List each line holding the string "three".

**Data supplied:**
________________

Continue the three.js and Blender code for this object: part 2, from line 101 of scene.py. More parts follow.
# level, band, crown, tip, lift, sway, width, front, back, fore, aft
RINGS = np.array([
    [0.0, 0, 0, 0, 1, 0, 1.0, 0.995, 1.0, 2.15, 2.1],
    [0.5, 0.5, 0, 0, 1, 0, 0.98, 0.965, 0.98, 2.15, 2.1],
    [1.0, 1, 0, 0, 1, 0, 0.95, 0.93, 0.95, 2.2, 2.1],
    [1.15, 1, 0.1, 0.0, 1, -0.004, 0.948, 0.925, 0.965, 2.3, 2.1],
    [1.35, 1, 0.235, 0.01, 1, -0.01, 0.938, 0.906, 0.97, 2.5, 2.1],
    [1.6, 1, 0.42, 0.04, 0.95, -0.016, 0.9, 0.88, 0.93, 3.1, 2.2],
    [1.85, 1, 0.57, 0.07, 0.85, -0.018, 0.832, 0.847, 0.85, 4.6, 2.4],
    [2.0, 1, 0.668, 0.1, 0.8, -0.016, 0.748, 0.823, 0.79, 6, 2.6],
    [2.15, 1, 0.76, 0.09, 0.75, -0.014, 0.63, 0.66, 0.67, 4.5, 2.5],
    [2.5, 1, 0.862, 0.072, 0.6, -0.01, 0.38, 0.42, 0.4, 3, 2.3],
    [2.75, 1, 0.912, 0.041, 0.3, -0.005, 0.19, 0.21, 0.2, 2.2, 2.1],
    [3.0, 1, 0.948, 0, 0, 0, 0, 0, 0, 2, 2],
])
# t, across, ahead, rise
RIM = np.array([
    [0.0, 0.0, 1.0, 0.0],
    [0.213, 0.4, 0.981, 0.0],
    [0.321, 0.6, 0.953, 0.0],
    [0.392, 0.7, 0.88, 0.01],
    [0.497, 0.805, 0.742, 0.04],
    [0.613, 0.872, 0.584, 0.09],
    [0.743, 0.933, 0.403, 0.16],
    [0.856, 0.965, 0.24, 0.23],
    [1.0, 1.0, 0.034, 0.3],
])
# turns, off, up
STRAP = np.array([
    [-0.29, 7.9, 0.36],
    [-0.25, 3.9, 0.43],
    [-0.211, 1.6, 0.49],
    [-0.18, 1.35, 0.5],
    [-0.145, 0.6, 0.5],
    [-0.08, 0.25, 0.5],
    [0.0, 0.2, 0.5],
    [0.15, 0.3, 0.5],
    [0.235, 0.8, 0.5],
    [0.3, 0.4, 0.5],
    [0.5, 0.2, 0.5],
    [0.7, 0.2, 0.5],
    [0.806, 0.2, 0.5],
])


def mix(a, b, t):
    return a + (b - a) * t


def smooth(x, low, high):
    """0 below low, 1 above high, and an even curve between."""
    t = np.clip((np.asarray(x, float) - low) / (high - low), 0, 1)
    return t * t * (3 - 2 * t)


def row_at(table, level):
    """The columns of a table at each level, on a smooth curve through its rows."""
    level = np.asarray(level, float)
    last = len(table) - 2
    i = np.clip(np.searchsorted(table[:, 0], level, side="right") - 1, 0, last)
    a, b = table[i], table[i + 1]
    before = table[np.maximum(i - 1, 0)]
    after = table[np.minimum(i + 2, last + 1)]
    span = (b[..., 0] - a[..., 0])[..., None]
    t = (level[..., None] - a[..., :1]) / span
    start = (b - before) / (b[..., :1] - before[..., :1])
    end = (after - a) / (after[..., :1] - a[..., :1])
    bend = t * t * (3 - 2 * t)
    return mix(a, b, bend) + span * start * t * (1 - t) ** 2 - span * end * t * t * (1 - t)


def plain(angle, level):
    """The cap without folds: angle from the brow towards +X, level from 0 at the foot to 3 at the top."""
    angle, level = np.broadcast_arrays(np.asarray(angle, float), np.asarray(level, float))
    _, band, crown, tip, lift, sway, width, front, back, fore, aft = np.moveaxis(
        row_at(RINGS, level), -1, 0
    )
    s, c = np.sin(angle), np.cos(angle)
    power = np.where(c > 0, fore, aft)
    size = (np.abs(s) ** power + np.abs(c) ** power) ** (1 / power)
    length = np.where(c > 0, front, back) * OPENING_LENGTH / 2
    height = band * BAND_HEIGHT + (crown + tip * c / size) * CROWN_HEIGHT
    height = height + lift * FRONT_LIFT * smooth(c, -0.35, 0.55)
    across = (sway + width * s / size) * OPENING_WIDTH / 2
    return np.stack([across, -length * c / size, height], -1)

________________

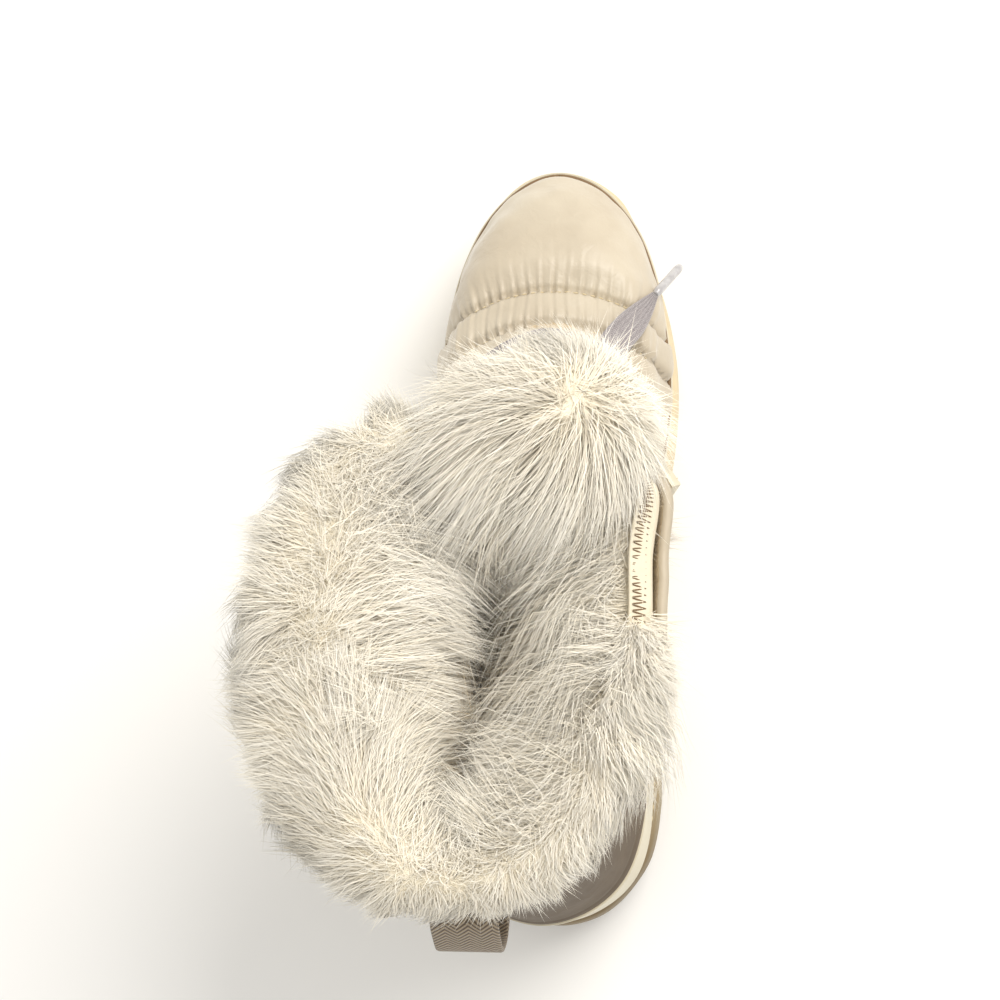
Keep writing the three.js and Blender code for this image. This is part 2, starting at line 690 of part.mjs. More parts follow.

________________

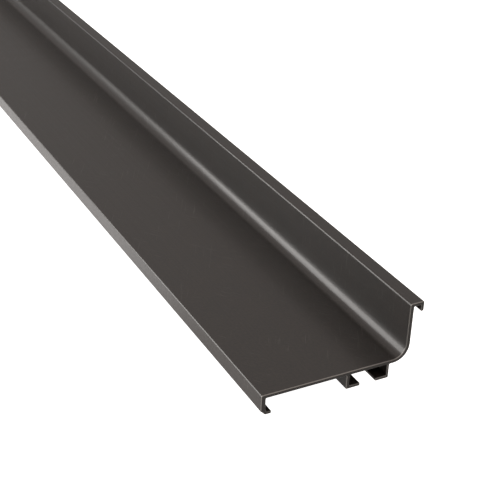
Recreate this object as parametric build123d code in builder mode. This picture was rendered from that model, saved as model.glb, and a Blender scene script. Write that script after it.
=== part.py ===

________________

**Task result:**
Continue the three.js and Blender code for this object: part 2, from line 101 of scene.py. More parts follow.
Keep writing the three.js and Blender code for this image. This is part 2, starting at line 690 of part.mjs. More parts follow.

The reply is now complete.